When you're just starting, everything feels manageable. Five customers? Easy to handle manually. Ten orders per week? No problem. But success will sneak up on you, and suddenly you're spending all your time on administrative tasks instead of growing your business. I hit this wall when my service business reached twenty monthly clients. I was drowning in emails, invoices, and scheduling. The solution was building simple systems before I desperately needed them. Create templates for common customer inquiries. Set up automated invoicing through tools like Wave or FreshBooks. Develop a standard onboarding process for new clients. These systems don't need to be fancy—they just need to exist so you can scale without losing your mind.
The business world is obsessed with metrics, but as a new founder, most of them are distractions. You don't need to track daily active users, churn rate, or customer acquisition cost in your first months. Instead, focus on three simple numbers: how many people are you talking to each week, how many are converting to paying customers, and how much each customer is worth. I tracked these in a simple spreadsheet every Friday. This kept me focused on activities that actually grew the business rather than vanity metrics that looked impressive but meant nothing. When one of these numbers stalled, I knew exactly where to focus my efforts the following week.
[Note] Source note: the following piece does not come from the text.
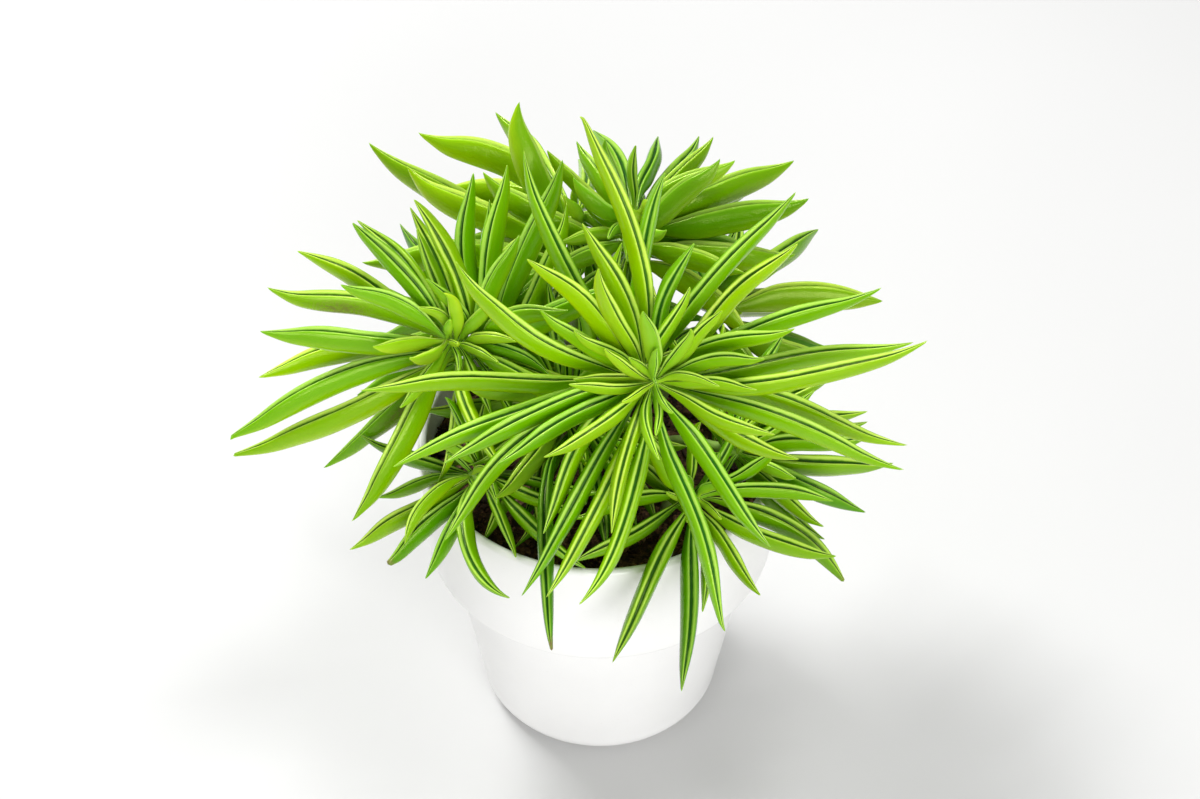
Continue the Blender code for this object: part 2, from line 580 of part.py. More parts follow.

Nobody talks enough about the psychological journey of starting something from nothing. One day you'll feel like you're on top of the world because a customer sends a glowing testimonial. The next, you'll question everything because three prospects ghosted you in a row. This emotional volatility is completely normal. What helped me was finding two other early-stage founders to form a mastermind group. We met weekly to share struggles, celebrate small wins, and hold each other accountable. Having people who understood the specific loneliness of building something new kept me sane during the inevitable lows. Remember that every successful founder has experienced these same doubts—what separates them is that they kept going anyway.
Looking back at my first website, product description, and sales page makes me cringe. The design was amateur, the copy was clumsy, and the offering was unclear. But here's what matters: it worked. It brought in those first crucial customers who funded the improvements. The goal isn't to create something perfect that you'll be proud of in five years. The goal is to create something that works well enough right now to move you forward. Embrace the imperfection. Ship before you're ready. The feedback you get from real people using your actual product is infinitely more valuable than your own opinions about what it should be.
Building something from scratch will test your patience, resilience, and self-belief. But it's also one of the most rewarding journeys you can undertake. Remember that every massive company started exactly where you are right now—with an idea and the courage to take the first step. Don't get distracted by the fancy terminology or the pressure to scale quickly. Focus on creating genuine value for real people, and the business will follow. Start today with one conversation, one simple prototype, or one potential customer. The world needs what you're building—so stop preparing and start building.